Before watching the movie:
I’ve heard many references to the “Miracle on Ice”, but only ever the broad strokes, that the US men’s hockey team in the 1980 winter olympics was not expected to beat the Soviet team, but they did.
Those broad strokes leave out why anyone would still care about what happened then, and the closest I’ve seen to any explanation past the cold war rivalry has been “it’s an underdog story. The Russians were known for fielding dominant teams.” So here’s an underdog movie.
After watching the movie:
Herb Brooks gets hired as coach for the US Olympic hockey team, and immediately starts clashing with the US Olympic Committee because they all want input and he has a singular vision of how to coach the US team to Olympic victory. Brooks intends to use tough methods to build his team’s skills and unity. Especially at first, he seems too demanding, almost losing everyone’s confidence until it turns out to have been a test. Through hard work and being encouraged and chastened into being the best, Coach Brooks shapes a team of amateur college players who just met each other into the team to defeat the seasoned and unstoppable Soviet team.
This story has a lot of people in a lot of places, a lot of real details to get in. And while I was able to follow the individual players’ arcs a little bit, I wasn’t sure if I was meant to follow them individually, or just see the team’s arc. I was expecting something more like Cool Runnings, which I should not have expected because the team in this movie is five times that size.
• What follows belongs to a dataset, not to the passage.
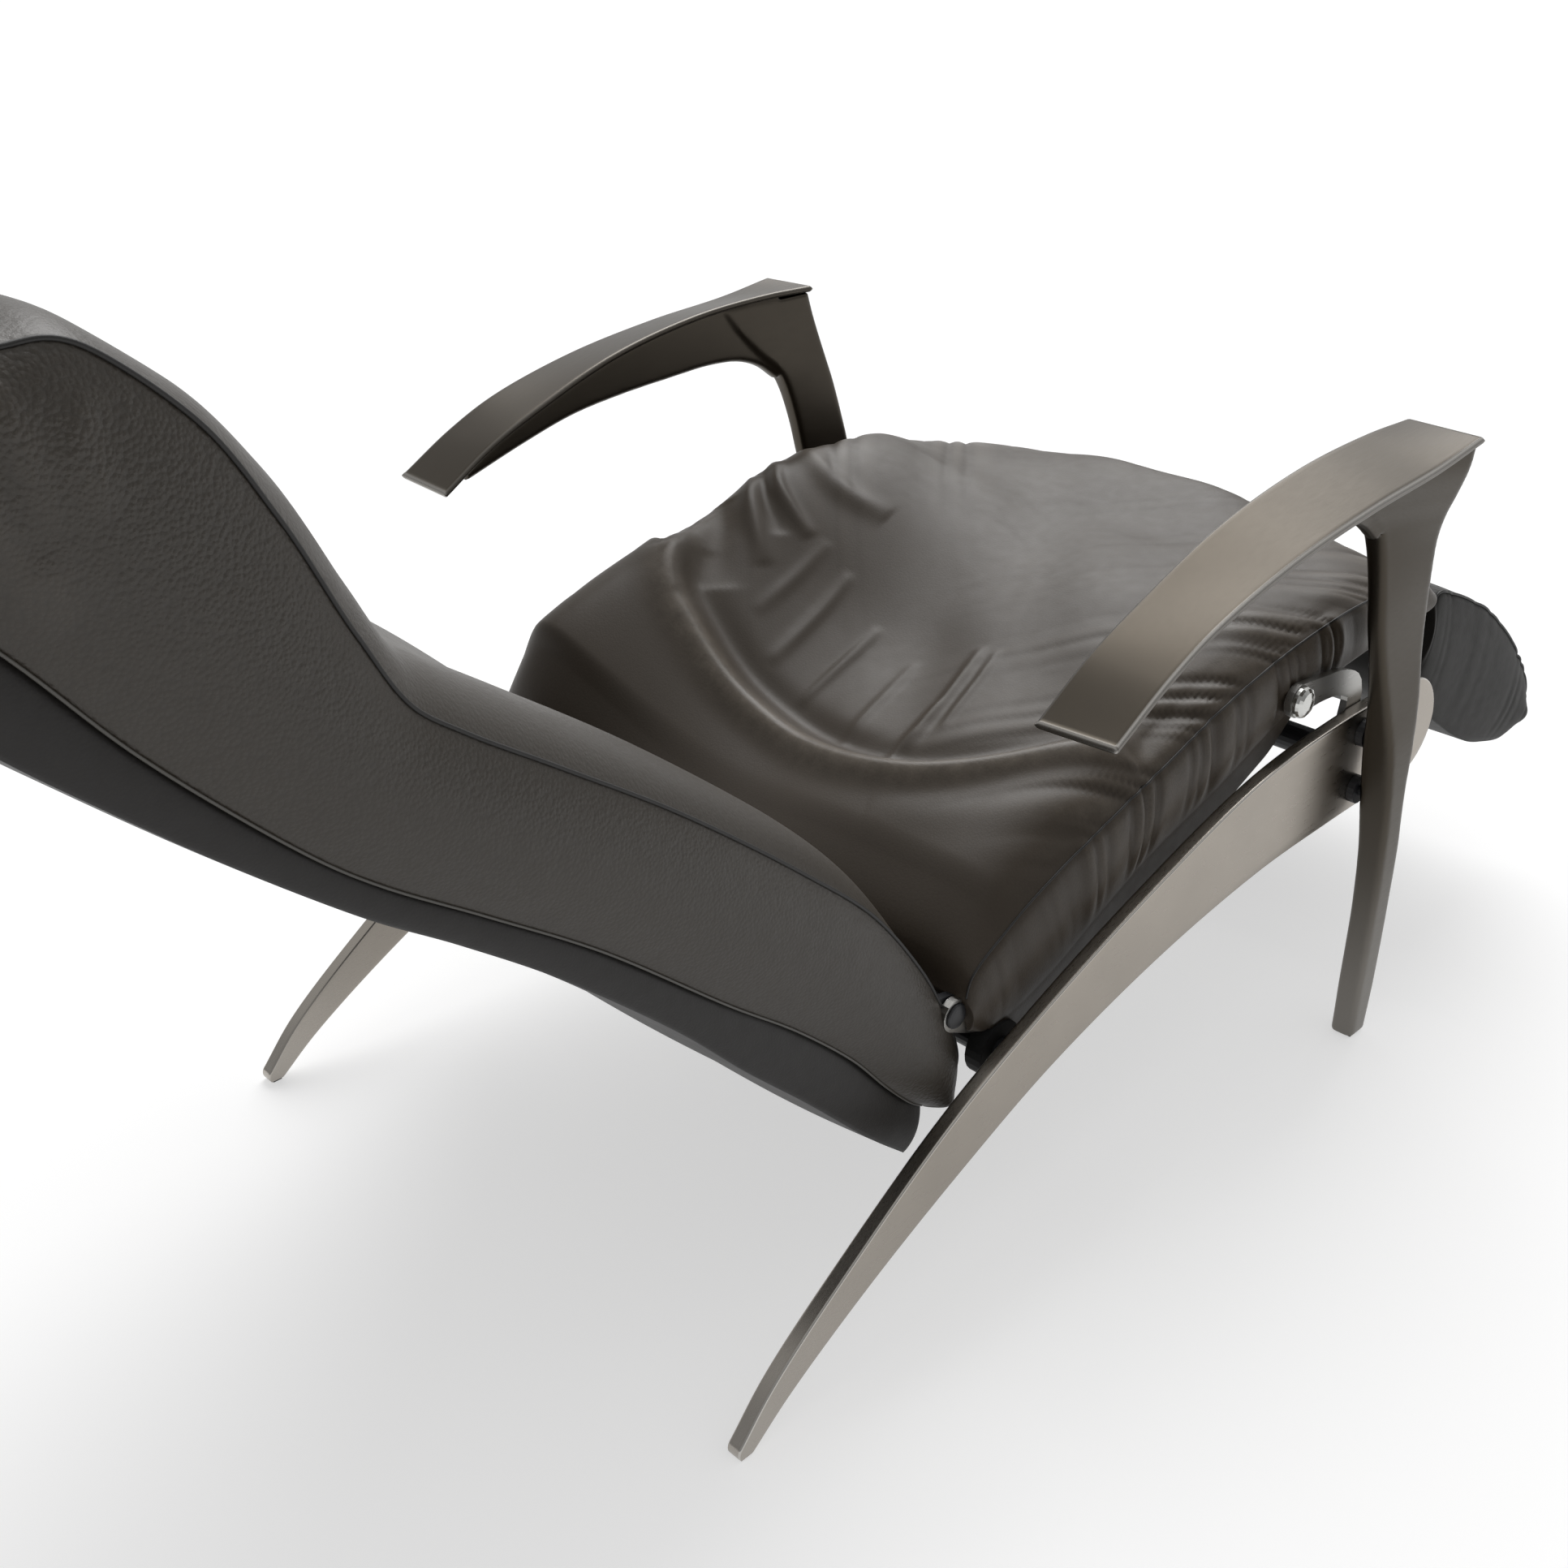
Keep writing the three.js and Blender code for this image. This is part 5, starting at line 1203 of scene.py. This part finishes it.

There are only two games of hockey lingered on by the plot, because the script is as much about the story of the team as the story of the US victory over the Soviet team at the Olympics. However, that historic game gets a lot of focus, leading to taking a very long amount of the runtime. That’s probably reasonable, because it’s why anyone cares and why the movie exists. But it was not able to get me to care about a hockey game for that long. Fictional climactic games have the ability to sculpt an exciting game, but this movie reenacting a real exciting game had too many details to include, and it became as much of a confusing mess as real matches of sports with big teams.
However, the script is very good about communicating why this was an important moment for American morale. The movie begins with a montage of archive footage setting the scene of the Cold War from the Vietnam War to the late 70s, and there are several times that the passage of time is marked by news coverage of political developments. It makes sure we know that the Cold War was tense, the Soviet team was unbeatable, and the feeling in America was grim. And then the magic is made with a lot of hard work and yelling.
The finished product is a movie that’s best enjoyed by hockey fans, and it seems fair that mainly people who watch hockey will watch hockey movies. But I watched this movie to understand a cultural event catalyzed by a hockey game, and I left it feeling like I needed to know hockey to really get it. I don’t think I’m alone in that in the audience, and the movie had the potential to break it down more simply for those left behind who probably would have already gotten it just by having watched and studied the game. At the very least, I was invested in the team, if not their big game.